IV. Where Is Future Energy Storage Headed? — High Capacity, Intelligence, and Diversification

Looking ahead, the energy storage industry will accelerate its evolution along three key directions:

The first direction is toward large-capacity and long-duration energy storage. New energy storage technologies are rapidly evolving toward higher capacity, hybridization, and diversification. The “Roadmap for the Development of New Energy Storage Technologies” issued by the Ministry of Industry and Information Technology outlines key products and critical performance indicators for 2035 across five major domains: electrochemical energy storage, mechanical energy storage, hydrogen energy storage, and others.
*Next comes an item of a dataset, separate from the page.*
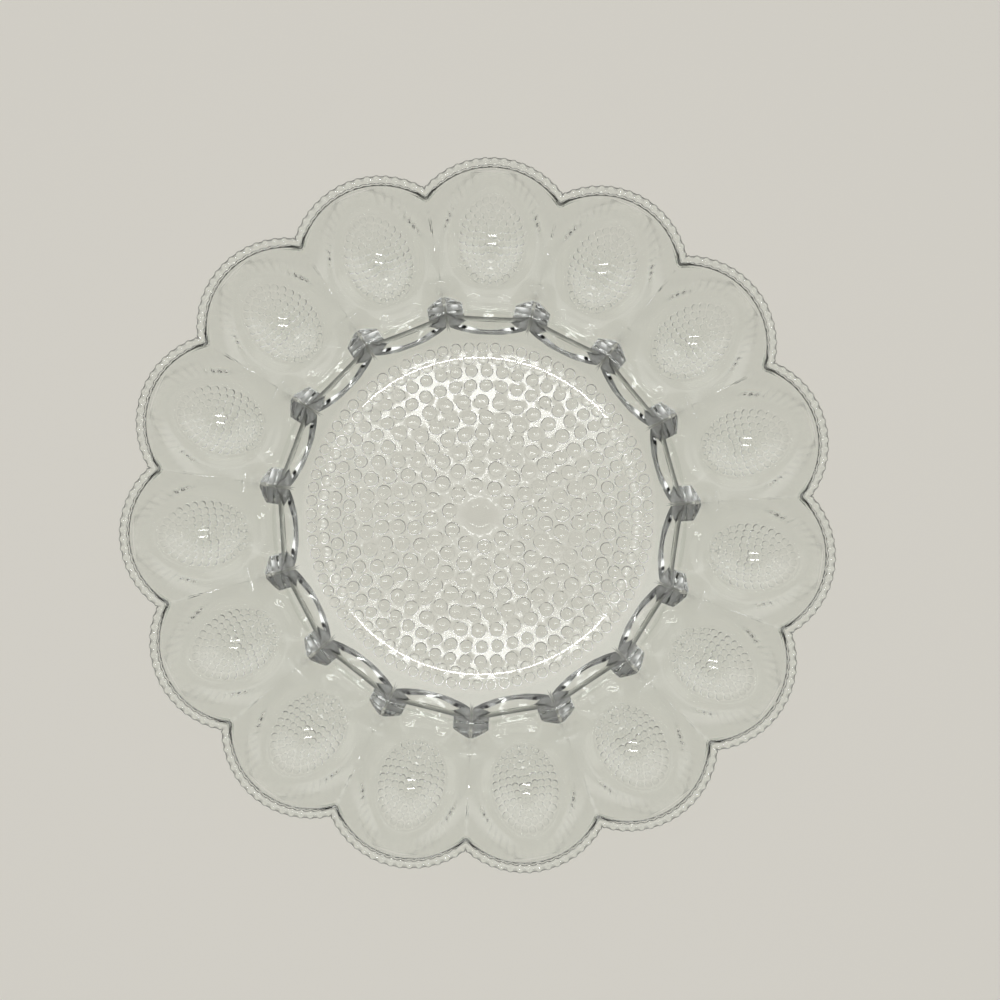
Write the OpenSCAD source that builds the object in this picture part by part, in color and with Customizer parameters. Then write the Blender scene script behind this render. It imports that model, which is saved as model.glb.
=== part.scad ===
// Pressed glass platter for stuffed eggs: a round dish in the middle and a ring of egg wells round it.
// The origin is the centre of the plane that the platter stands on, +Z is up, and one well lies on +Y.

/* [Platter] */
// Diameter over the tips of the scallops
platter_d = 280; // [264:1:300]
// Height from the table to the top of the rim
platter_h = 25; // [24:0.5:30]
// Number of egg wells and scallops
well_count = 15; // [14:1:16]
// Glass left under the deepest point of a well
well_floor_t = 4.2; // [3:0.1:5]

/* [Middle dish] */
// Radius of the flat part of the dish
dish_flat_r = 61.4; // [58:0.2:62]
// Thickness of the dish
dish_t = 3.6; // [3:0.1:4.5]
// Height of the underside of the dish above the table
dish_lift = 1; // [0.8:0.1:2]
// Radius of the hollow curve that lifts the dish's wall
dish_wall_r = 24; // [22:0.5:26]
// Steepest slope of the dish's wall, in degrees
dish_wall_slope = 48; // [42:1:52]
// Radius of the round crest between the dish and the wells
crest_r = 4; // [3:0.2:5]

/* [Hobnails] */
// Radius of the innermost ring of hobnails
hob_first_r = 13.4; // [12:0.2:14]
// Distance from one ring of hobnails to the next
hob_ring_step = 6.6; // [6.2:0.1:7]
// Diameter of a hobnail in the inner rings
hob_d = 5.8; // [4:0.1:6]
// Diameter of a hobnail in the outer rings
hob_small_d = 4.3; // [3:0.1:4.4]
// Distance between the outer rings
hob_small_step = 5; // [4.8:0.1:5.4]
// Number of inner rings
hob_ring_count = 7; // [4:1:7]
// Diameter of the middle button
button_d = 14; // [10:0.5:16]
// Height of a hobnail
hob_h = 0.8; // [0.4:0.1:0.8]

/* [Egg wells] */
// Distance from the platter's axis to the middle of a well
well_r = 108; // [106:0.5:109]
// Half of the length of a well's egg shape
well_half_len = 25; // [22:0.5:26]
// Radius of a well's egg shape across its length
well_b = 21; // [20:0.2:22]
// Radius of the ends of a well's egg shape
well_end_r = 15; // [13:0.2:16]
// Thickness of the wall of a well
well_t = 4.5; // [4:0.1:5]
// Radius at which the underside of a well begins, seen from the axis
pad_in_r = 74; // [73:0.2:76]
// Radius of the rounded lower edge there
pad_edge_r = 7; // [5:0.5:8]

/* [Flare and rim] */
// Radius of a scallop of the rim
scallop_r = 35; // [33:0.5:36]
// Width of the beaded edge
bead_band_w = 2.8; // [2.4:0.1:3.4]
// Number of beads on a scallop
bead_count = 16; // [10:1:20]
// Diameter of a bead
bead_d = 3.5; // [3:0.1:3.8]
// Diameter of the round edge that carries the beads
edge_d = 2.8; // [2.4:0.1:3]
// Vertical thickness of the flare
flare_t = 3; // [2.6:0.1:3.6]
// Height of the deck that the flare springs from
deck_z = 13.4; // [13:0.1:14]
// Rise of the deck from the well to the foot of the flare
deck_rise = 1.8; // [1:0.1:2.4]
// Radius of the inner end of the deck, about the scallop's axis
deck_in_r = 16; // [15:0.2:17]
// Radius of the foot of the flare, about the scallop's axis
flare_in_r = 24; // [23:0.2:25]
// Thickness of the deck
deck_t = 4; // [3.4:0.1:4.6]
// Rise of the ridges from the crest to where they sharpen
ridge_rise = 1.4; // [1:0.1:2]
// Length of that rise, along the radius
ridge_run = 12.5; // [10:0.5:14]

/* [Hidden] */
$fn = 96;
pitch = 360 / well_count;
// How far a cutting shape runs past what it cuts
cut_over = 1;
// Gap between neighbouring hobnails
hob_gap = 0.2;
// Share of a hobnail's full dome that its flat tip leaves off
hob_tip_cut = 0.35;
// Height of the flare's outer end above the middle of the round edge
lip_rise = 0.7;

wall_centre_z = dish_lift + dish_t + dish_wall_r;
wall_end_r = dish_flat_r + dish_wall_r * sin(dish_wall_slope);
wall_end_z = wall_centre_z - dish_wall_r * cos(dish_wall_slope);
crest_mid_r = wall_end_r + crest_r * sin(dish_wall_slope);
crest_z = wall_end_z + crest_r * (1 - cos(dish_wall_slope));
crest_centre_z = crest_z - crest_r;

well_axis_z = well_floor_t + well_b;
skin_b = well_b + well_t;
scallop_axis_r = platter_d / 2 - scallop_r;
edge_ring_r = scallop_r - bead_d / 2;
edge_z = platter_h - bead_d / 2;
flare_out_r = scallop_r - bead_band_w;
flare_out_z = edge_z + lip_rise;
flare_slope = (flare_out_z - deck_z - deck_rise) / (flare_out_r - flare_in_r);
flare_past_r = flare_out_r + cut_over;
flare_past_z = flare_out_z + cut_over * flare_slope;
deck_out_z = deck_z + deck_rise;
pad_x = well_r - pad_in_r;
ridge_r = crest_mid_r + ridge_run;
ridge_z = crest_z + ridge_rise;
ridge_fade_r = ridge_r + crest_r;
// Half of the angle that a scallop spans about its own axis, and the beads' share of it
notch_angle = pitch / 2 + asin(scallop_axis_r * sin(pitch / 2) / scallop_r);
bead_angle = 2 * notch_angle / bead_count;

cup_names = [for (i = [1:well_count]) str("egg_cup_", i < 10 ? "0" : "", i)];
bead_names = [for (i = [1:well_count]) str("rim_bead_", i < 10 ? "0" : "", i)];

// Number of hobnails that fit on a ring
function hobs_on(r, d) = floor(2 * PI * r / (d + hob_gap));

// Places of the things that repeat round the platter: well 1 lies on +Y
module at_well(i) {
    rotate([0, 0, 90 - (i - 1) * pitch]) children();
}

// Sector of one well, from an inner to an outer radius
module sector(r_in, r_out) {
    reach = r_out / cos(pitch / 2);
    difference() {
        linear_extrude(height = platter_h + cut_over)
            polygon([[0, 0], [reach * cos(pitch / 2), -reach * sin(pitch / 2)],
                     [reach * cos(pitch / 2), reach * sin(pitch / 2)]]);
        translate([0, 0, -cut_over])
            cylinder(r = r_in, h = platter_h + 4 * cut_over);
    }
}

// Half outline of an egg: ends of radius end_r joined by one large arc to the radius b
module egg_outline(half_len, b, end_r) {
    end_y = half_len - end_r;
    side_r = (end_y * end_y / (b - end_r) + end_r + b) / 2;
    side_x = b - side_r;
    far_y = end_y * (b + cut_over - side_x) / -side_x;
    intersection() {
        translate([0, -half_len]) square([b, 2 * half_len]);
        union() {
            translate([0, end_y]) circle(r = end_r);
            translate([0, -end_y]) circle(r = end_r);
            intersection() {
                translate([side_x, 0]) circle(r = side_r);
                polygon([[side_x, 0], [b + cut_over, -far_y], [b + cut_over, far_y]]);
            }
        }
    }
}

// An egg lying along the radius, its middle at the middle of a well
module lying_egg(half_len, b, end_r) {
    translate([well_r, 0, well_axis_z])
        rotate([0, 90, 0])
            rotate_extrude()
                egg_outline(half_len, b, end_r);
}

// The blunt inner end of a well's underside
module pad_barrel() {
    translate([well_r, 0, well_axis_z])
        rotate([0, -90, 0])
            rotate_extrude() {
                square([skin_b, pad_x - pad_edge_r]);
                square([skin_b - pad_edge_r, pad_x]);
                translate([skin_b - pad_edge_r, pad_x - pad_edge_r]) circle(r = pad_edge_r);
            }
}

// What the underside of a well fills before it is hollowed out
module well_body() {
    lying_egg(well_half_len + well_t, skin_b, well_end_r + well_t);
    pad_barrel();
}

// The middle of a scallop, about its own upright axis
module at_scallop() {
    translate([scallop_axis_r, 0, 0]) children();
}

module flare_body() {
    at_scallop() rotate_extrude()
        polygon([[0, deck_z - deck_t], [deck_in_r, deck_z - deck_t], [flare_in_r, deck_out_z - deck_t],
                 [flare_past_r, flare_past_z - flare_t], [flare_past_r, platter_h], [0, platter_h]]);
}

module flare_hollow() {
    at_scallop() rotate_extrude()
        polygon([[0, deck_z], [deck_in_r, deck_z], [flare_in_r, deck_out_z], [flare_past_r, flare_past_z],
                 [flare_past_r, platter_h + cut_over], [0, platter_h + cut_over]]);
}

// Everything below the top of the dish, the crest and the ridges
module below_crest() {
    rotate_extrude() {
        difference() {
            square([crest_mid_r, crest_z - crest_r * (1 - cos(dish_wall_slope))]);
            dish_section();
        }
        translate([crest_mid_r, crest_centre_z]) circle(r = crest_r);
        polygon([[crest_mid_r, 0], [platter_d / 2, 0], [platter_d / 2, platter_h], [ridge_fade_r, platter_h],
                 [ridge_r, ridge_z], [crest_mid_r, crest_z]]);
    }
}

// The hollow of the dish: a flat and a curve that rises to the crest
module dish_section() {
    dish_z = dish_lift + dish_t;
    translate([0, dish_z]) square([dish_flat_r, platter_h]);
    intersection() {
        translate([dish_flat_r, wall_centre_z]) circle(r = dish_wall_r);
        translate([dish_flat_r, dish_z]) square([wall_end_r - dish_flat_r, platter_h]);
    }
}

// Section of the dish's wall, which follows the same curve
module dish_wall_section() {
    difference() {
        intersection() {
            translate([dish_flat_r, wall_centre_z]) circle(r = dish_wall_r + dish_t);
            translate([dish_flat_r, 0]) square([crest_mid_r - dish_flat_r, crest_z]);
        }
        dish_section();
        difference() {
            translate([wall_end_r, wall_end_z]) square([crest_mid_r - wall_end_r, crest_r]);
            translate([crest_mid_r, crest_centre_z]) circle(r = crest_r);
        }
    }
}

module centre_floor() {
    color([0.86, 0.88, 0.85, 0.6])
        translate([0, 0, dish_lift])
            cylinder(r = dish_flat_r, h = dish_t);
}

// A hobnail is a low dome that hangs under the floor, its tip cut flat
module hobnail(d) {
    dome_h = hob_h * (1 + hob_tip_cut);
    dome_r = (d * d / 4 + dome_h * dome_h) / (2 * dome_h);
    intersection() {
        translate([0, 0, dish_lift - dome_h + dome_r]) sphere(r = dome_r, $fn = 24);
        translate([0, 0, dish_lift - hob_h]) cylinder(d = d + hob_gap, h = hob_h, $fn = 24);
    }
}

module hobnail_ring(r, d) {
    count = hobs_on(r, d);
    for (k = [0:count - 1])
        rotate([0, 0, k * 360 / count]) translate([r, 0, 0]) hobnail(d);
}

module centre_hobnails() {
    last_r = hob_first_r + (hob_ring_count - 1) * hob_ring_step;
    color([0.82, 0.84, 0.82, 0.7]) {
        hobnail(button_d);
        for (k = [0:hob_ring_count - 1]) hobnail_ring(hob_first_r + k * hob_ring_step, hob_d);
        if (last_r + hob_small_step + hob_d / 2 < dish_flat_r)
            hobnail_ring(last_r + hob_small_step + hob_gap, hob_small_d);
    }
}

module gallery_ring() {
    color([0.78, 0.81, 0.79, 0.6])
        difference() {
            union() {
                rotate_extrude() dish_wall_section();
                intersection() {
                    union() {
                        for (i = [1:well_count]) at_well(i) pad_barrel();
                    }
                    below_crest();
                    cylinder(r = crest_mid_r, h = platter_h);
                }
            }
            translate([0, 0, -cut_over]) cylinder(r = dish_flat_r, h = platter_h);
        }
}

module egg_cup(i) {
    color([0.84, 0.86, 0.83, 0.6])
        at_well(i)
            difference() {
                intersection() {
                    union() {
                        well_body();
                        flare_body();
                    }
                    sector(crest_mid_r, platter_d / 2);
                    below_crest();
                    at_scallop() inside_beads();
                }
                lying_egg(well_half_len, well_b, well_end_r);
                flare_hollow();
            }
}

// Turn of bead k about the scallop's axis, counted from one notch to the other
function bead_turn(k) = (k + 0.5 - bead_count / 2) * bead_angle;

// What lies inside the beads of a scallop: its outline has one flat from each bead to the next
module inside_beads() {
    corner_r = flare_out_r / cos(bead_angle / 2);
    corners = [for (k = [-1:bead_count]) [corner_r * cos(bead_turn(k)), corner_r * sin(bead_turn(k))]];
    linear_extrude(height = platter_h + cut_over)
        polygon(concat(corners, [[-scallop_axis_r, corners[bead_count + 1].y], [-scallop_axis_r, corners[0].y]]));
}

// Round edge of a scallop: straight from bead to bead, each bead a ball on it
module bead_string() {
    core_r = edge_ring_r * cos(bead_angle / 2);
    step = 2 * edge_ring_r * sin(bead_angle / 2);
    for (k = [-1:bead_count - 1])
        rotate([0, 0, bead_turn(k + 0.5)])
            translate([core_r, -step / 2, edge_z]) rotate([-90, 0, 0]) cylinder(d = edge_d, h = step);
    for (k = [0:bead_count - 1])
        rotate([0, 0, bead_turn(k)]) translate([edge_ring_r, 0, edge_z]) sphere(d = bead_d);
}

module rim_bead(i) {
    color([0.8, 0.83, 0.8, 0.7])
        at_well(i)
            intersection() {
                at_scallop()
                    difference() {
                        bead_string();
                        inside_beads();
                    }
                sector(crest_mid_r, platter_d / 2 + cut_over);
            }
}

centre_floor();
centre_hobnails();
gallery_ring();
for (i = [1:well_count]) egg_cup(i);
for (i = [1:well_count]) rim_bead(i);
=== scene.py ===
import math

import bmesh
import bpy
import numpy as np
from mathutils import Matrix, Vector
from mathutils.geometry import delaunay_2d_cdt


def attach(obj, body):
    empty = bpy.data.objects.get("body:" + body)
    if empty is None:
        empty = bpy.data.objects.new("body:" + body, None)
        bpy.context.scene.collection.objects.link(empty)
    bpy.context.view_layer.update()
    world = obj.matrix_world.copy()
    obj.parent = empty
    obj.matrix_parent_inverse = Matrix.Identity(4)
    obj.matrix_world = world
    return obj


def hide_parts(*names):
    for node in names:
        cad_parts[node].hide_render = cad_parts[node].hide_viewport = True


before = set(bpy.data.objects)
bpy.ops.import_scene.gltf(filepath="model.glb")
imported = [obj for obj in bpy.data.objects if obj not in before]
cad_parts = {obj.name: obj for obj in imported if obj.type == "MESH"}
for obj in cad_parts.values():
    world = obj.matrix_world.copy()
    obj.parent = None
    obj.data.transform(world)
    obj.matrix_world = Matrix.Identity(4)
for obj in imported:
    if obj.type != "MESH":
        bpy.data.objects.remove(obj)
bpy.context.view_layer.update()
print("frame loaded")

wellCount = 15
pitch = math.radians(360 / wellCount)
half = pitch / 2
farUp = 60.0  # stands for no surface, above all of the platter


# Heights are worked out in millimetres, in the frame of one well: x along its radius, y across it.
def softMin(a, b, width):
    h = np.clip(0.5 + 0.5 * (b - a) / width, 0, 1)
    return b * (1 - h) + a * h - width * h * (1 - h)


def softMax(a, b, width):
    return -softMin(-a, -b, width)


def smooth(x, low, high):
    t = np.clip((x - low) / (high - low), 0, 1)
    return t * t * (3 - 2 * t)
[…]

It is projected that China’s installed capacity for new energy storage will exceed 180 million kilowatts by 2027 and surpass 300 million kilowatts by 2035.

The second aspect is AI empowerment and intelligent upgrading. Energy storage and artificial intelligence are evolving in tandem—energy storage relies on AI for smarter and more efficient operational scheduling, while AI requires energy storage as the “ballast stone” of the new power system. AI-powered electricity trading agents will enhance electricity price forecasting accuracy, generating greater market returns for energy storage.

Third, the diversification of technological approaches. In addition to lithium-ion batteries, which currently dominate the market, various alternative technologies such as sodium-ion batteries, flow batteries, and compressed air energy storage are rapidly transitioning from laboratory settings to commercial application, offering the energy storage industry a broader range of technical options.

Epilogue

From being mere “power carriers” to becoming a pivotal pillar of the energy transition, energy storage is reshaping the global energy landscape. With sustained policy incentives, continuous technological breakthroughs, and steadily declining costs, the energy storage industry is entering a phase of rapid growth. Whether power generation companies, industrial and commercial users, or household consumers, all stand to benefit from this energy revolution. The future is already here, and energy storage holds immense potential.